The dirty secret of the mixtape era becomes a flagrant lunacy in Playlist Nation, beginning with how this is always called "sharing" ("Share your playlists!") when this is actually not sharing in any proper sense of the word.

True sharing requires both sides to be partaking in what is being shared, requires a more or less equivalent desire to give on the part of the giver and to receive on the part of the receiver. Playlist "sharing" is unilateral sharing--a giving that is largely ignored or lost in the torrent of everything else that's ongoingly uploaded. Here, the giver gives and prays to the heavens above that someone, anyone, might want to receive.

Media theorists have long since noted how the internet has upended the traditional "one to many" broadcasting model with a "many to many" paradigm. I contend the academicians have overlooked the perhaps equally significant "many to none" paradigm.

And the more the "many," the likelier the "none" at the other end. Once put online, a playlist is merely some more lines of text and buttons in a continual tsunami wave of text and buttons. Spurred by boredom, random listeners may stumble upon random playlists. But this isn't connection. This isn't "social." It's web surfing. It's not much different than Chat Roulette. Next!

For all I know, most of the people who post playlists aren't even expecting any listeners. A playlist may be seen as nothing more or less than another mode of self-expression, like joining an offbeat Facebook group or choosing an avatar. And at that level there's nothing much wrong with it. (Or, maybe there is.) But in any case, playlist sharing cannot be considered a serious new way of encountering music, not if the vast numbers of playlists put online to be "shared" are rarely if ever heard by anyone but their creators.

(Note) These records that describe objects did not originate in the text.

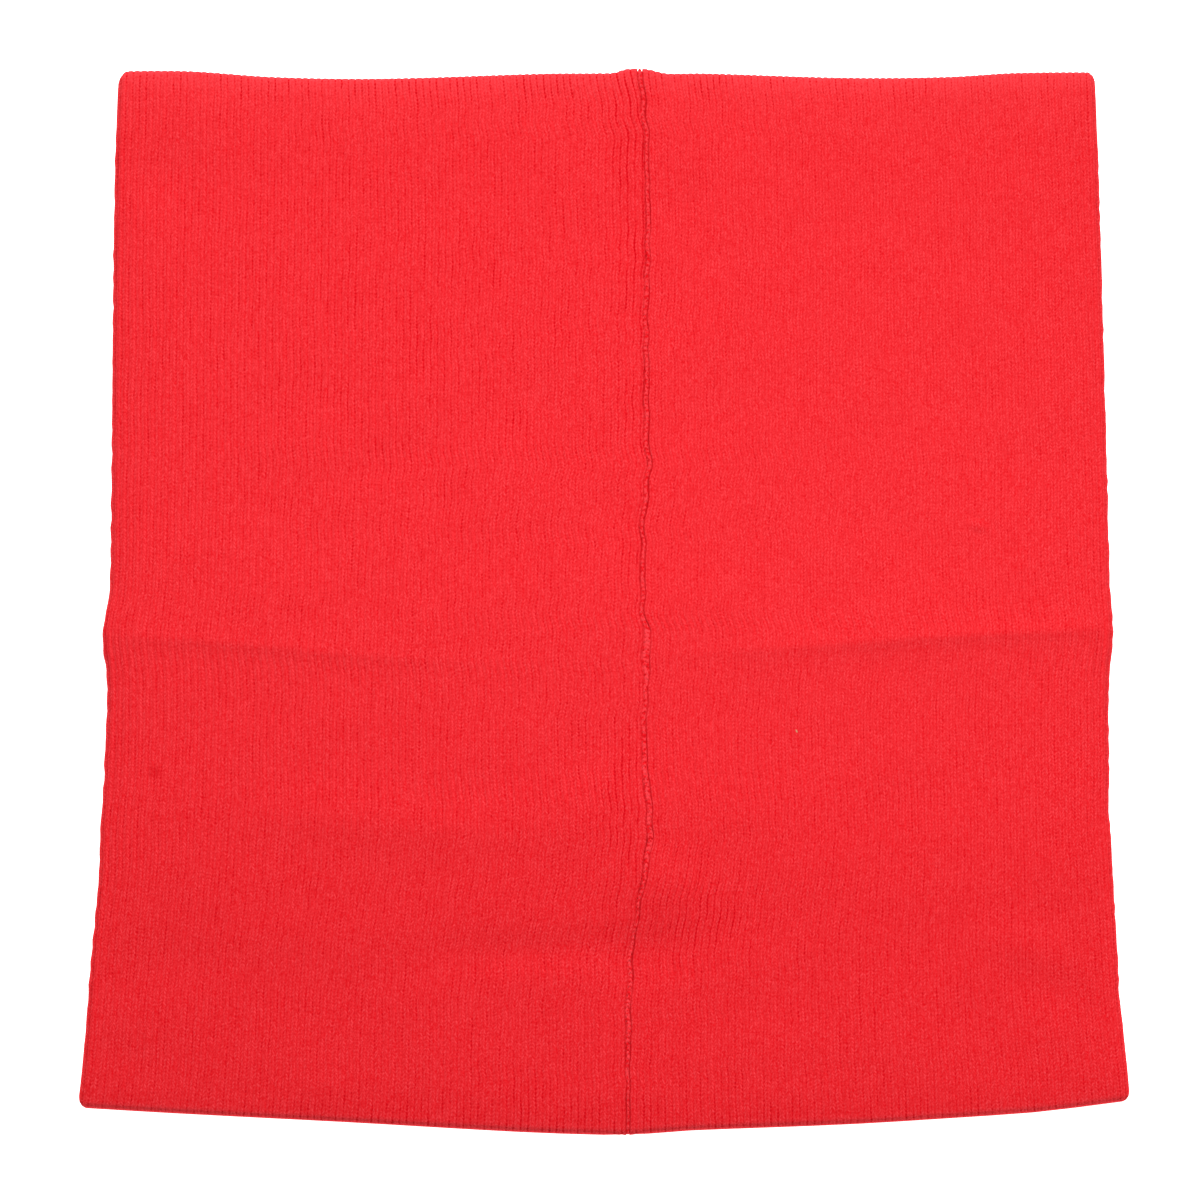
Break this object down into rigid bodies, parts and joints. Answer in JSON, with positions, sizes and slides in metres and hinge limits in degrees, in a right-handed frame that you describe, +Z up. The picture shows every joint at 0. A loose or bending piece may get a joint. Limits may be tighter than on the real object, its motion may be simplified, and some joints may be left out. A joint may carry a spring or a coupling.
{
  "type": "knitted neck warmer",
  "caption": "Rib-knit tube neck warmer laid flat, folded hems at both ends, linked by one chain seam down its upper layer.",
  "frame": {"origin": "on the table, under the middle of the flat-laid tube", "axes": "+Z up from the table, +Y toward the top hem along the tube, +X toward the right side fold as seen from above"},
  "size_m": [0.2716, 0.2846, 0.0087],
  "materials": {
    "knit": "soft matt rib knit",
    "seam_yarn": "matt linked chain stitch"
  },
  "bodies": {
    "root": {"knit_panel": "knit", "seam_chain": "seam_yarn"}
  },
  "joints": []
}
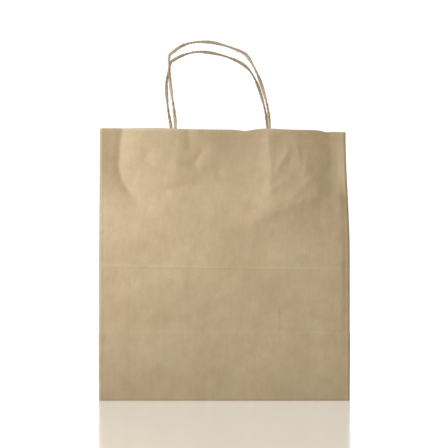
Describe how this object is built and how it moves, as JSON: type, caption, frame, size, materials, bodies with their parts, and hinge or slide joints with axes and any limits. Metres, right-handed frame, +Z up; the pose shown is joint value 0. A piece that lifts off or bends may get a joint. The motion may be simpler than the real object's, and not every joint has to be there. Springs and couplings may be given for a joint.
{
  "type": "gift bag",
  "caption": "Plain kraft paper gift bag with a block base, folding side gussets and a twisted paper cord handle on each wide wall.",
  "frame": {"origin": "centre of the base's underside, on the surface that the open bag stands on", "axes": "+X along the wide walls, to the right as seen from the front; -Y out of the front wall; +Z up through the open mouth"},
  "size_m": [0.26, 0.14, 0.3718],
  "materials": {
    "kraft_paper": "matt unbleached kraft with faint vertical grain",
    "turned_in_paper": "matt unbleached kraft, inner side",
    "base_paper": "matt unbleached kraft, pasted flaps",
    "handle_strip": "matt kraft strip, glued",
    "twisted_cord": "matt twisted paper cord"
  },
  "bodies": {
    "back_wall": {"back_panel": "kraft_paper", "back_hem": "turned_in_paper", "side_seam_lap": "turned_in_paper", "back_backing_strip": "handle_strip", "back_cover_strip": "handle_strip", "back_handle_leg_left": "twisted_cord", "back_handle_leg_right": "twisted_cord"},
    "left_gusset_back_half": {"left_gusset_back": "kraft_paper", "left_gusset_back_hem": "turned_in_paper"},
    "left_gusset_front_half": {"left_gusset_front": "kraft_paper", "left_gusset_front_hem": "turned_in_paper"},
    "right_gusset_back_half": {"right_gusset_back": "kraft_paper", "right_gusset_back_hem": "turned_in_paper"},
    "right_gusset_front_half": {"right_gusset_front": "kraft_paper", "right_gusset_front_hem": "turned_in_paper"},
    "front_wall": {"front_panel": "kraft_paper", "front_hem": "turned_in_paper", "front_backing_strip": "handle_strip", "front_cover_strip": "handle_strip", "front_handle_leg_left": "twisted_cord", "front_handle_leg_right": "twisted_cord"},
    "front_strip": {"front_lower_panel": "kraft_paper"},
    "base": {"base_outer_flap": "base_paper", "base_inner_flap": "base_paper", "base_tuck_left": "base_paper", "base_tuck_right": "base_paper"},
    "left_bottom_fold": {"left_bottom_triangle": "kraft_paper"},
    "right_bottom_fold": {"right_bottom_triangle": "kraft_paper"},
    "left_front_fold": {"left_front_triangle": "kraft_paper"},
    "right_front_fold": {"right_front_triangle": "kraft_paper"},
    "front_handle": {"front_handle_loop": "twisted_cord"},
    "back_handle": {"back_handle_loop": "twisted_cord"}
  },
  "joints": [
    {"name": "bag_fold", "type": "hinge", "parent": "back_wall", "child": "left_gusset_back_half", "pos_m": [-0.13, 0.067, 0.15], "axis": [0, 0, 1], "range_deg": [0, 86]},
    {"name": "left_gusset_centre_fold", "type": "hinge", "parent": "left_gusset_back_half", "child": "left_gusset_front_half", "pos_m": [-0.13, 0, 0.15], "axis": [0, 0, 1], "range_deg": [-172.05, 0]},
    {"name": "front_wall_fold", "type": "hinge", "parent": "left_gusset_front_half", "child": "front_wall", "pos_m": [-0.13, -0.067, 0.15], "axis": [0, 0, 1], "range_deg": [0, 86.05]},
    {"name": "right_gusset_corner_fold", "type": "hinge", "parent": "back_wall", "child": "right_gusset_back_half", "pos_m": [0.13, 0.067, 0.15], "axis": [0, 0, 1], "range_deg": [-86.05, 0]},
    {"name": "right_gusset_centre_fold", "type": "hinge", "parent": "right_gusset_back_half", "child": "right_gusset_front_half", "pos_m": [0.13, 0, 0.15], "axis": [0, 0, 1], "range_deg": [0, 172.05]},
    {"name": "front_strip_fold", "type": "hinge", "parent": "front_wall", "child": "front_strip", "pos_m": [0, -0.07, 0.07], "axis": [1, 0, 0], "range_deg": [-158.05, 0]},
    {"name": "base_fold", "type": "hinge", "parent": "front_strip", "child": "base", "pos_m": [0, -0.0696, 0.0018], "axis": [1, 0, 0], "range_deg": [0, 82.05]},
    {"name": "left_bottom_triangle_fold", "type": "hinge", "parent": "base", "child": "left_bottom_fold", "pos_m": [-0.13, 0, 0.0018], "axis": [0, 1, 0], "range_deg": [0, 88.05], "deforming": ["left_bottom_triangle"]},
    {"name": "right_bottom_triangle_fold", "type": "hinge", "parent": "base", "child": "right_bottom_fold", "pos_m": [0.13, 0, 0.0018], "axis": [0, 1, 0], "range_deg": [-88.05, 0], "deforming": ["right_bottom_triangle"]},
    {"name": "left_front_triangle_fold", "type": "hinge", "parent": "front_strip", "child": "left_front_fold", "pos_m": [-0.13, -0.0696, 0.036], "axis": [0, 0, 1], "range_deg": [-88.05, 0], "deforming": ["left_front_triangle"]},
    {"name": "right_front_triangle_fold", "type": "hinge", "parent": "front_strip", "child": "right_front_fold", "pos_m": [0.13, -0.0696, 0.036], "axis": [0, 0, 1], "range_deg": [0, 88.05], "deforming": ["right_front_triangle"]},
    {"name": "front_handle_swing", "type": "hinge", "parent": "front_wall", "child": "front_handle", "pos_m": [0, -0.0679, 0.289], "axis": [1, 0, 0], "range_deg": [0, 150]},
    {"name": "back_handle_swing", "type": "hinge", "parent": "back_wall", "child": "back_handle", "pos_m": [0, 0.0679, 0.289], "axis": [-1, 0, 0], "range_deg": [0, 150]}
  ],
  "couplings": [
    {"joint": "left_gusset_centre_fold", "follows": "bag_fold", "ratio": -2},
    {"joint": "front_wall_fold", "follows": "bag_fold", "ratio": 1},
    {"joint": "right_gusset_corner_fold", "follows": "bag_fold", "ratio": -1},
    {"joint": "right_gusset_centre_fold", "follows": "bag_fold", "ratio": 2},
    {"joint": "front_strip_fold", "follows": "bag_fold", "ratio": -1.8372},
    {"joint": "base_fold", "follows": "bag_fold", "ratio": 0.9535},
    {"joint": "left_bottom_triangle_fold", "follows": "bag_fold", "ratio": 1.0233},
    {"joint": "right_bottom_triangle_fold", "follows": "bag_fold", "ratio": -1.0233},
    {"joint": "left_front_triangle_fold", "follows": "bag_fold", "ratio": -1.0233},
    {"joint": "right_front_triangle_fold", "follows": "bag_fold", "ratio": 1.0233}
  ]
}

IV. The Stunning Conclusion

The lack of substantive sharing when it comes to online playlists belies a selling point pushed by playlist-sharing sites and many music futurists alike--the underlying idea that music is an inherently social activity, that people naturally and incessantly want to share music with each other, that we are indeed perpetual music sharing machines, at long last enabled by web 2.0 technology.

I believe this view has no basis in fact or history. Yes, there is beyond doubt a percentage of music fans out there who are keen on active sharing--who constantly seek out new sources of music anywhere they can--but strong anecdotal evidence, not to mention the occasional research paper, suggests that this segment is an overwhelming minority.

The reason more people don't share music more often? It's all but heresy to suggest it, but what the heck, I promised a stunning conclusion: people don't share music more often because for most people, the connection to music is not primarily social at all but, rather, internal and personal.

This contradicts what the music futurists and social media mavens are telling us (24 hours a day), but I contend that most engaged music fans do not relentlessly look to their friends either for new music suggestions or to make suggestions to them. Some do, quite joyfully, but they are the vocal minority. And many who do enjoy sharing their musical discoveries with friends tend to have very specific friends with whom they do this. They are not parading with their music down the hallways of their lives on the off chance someone might connect.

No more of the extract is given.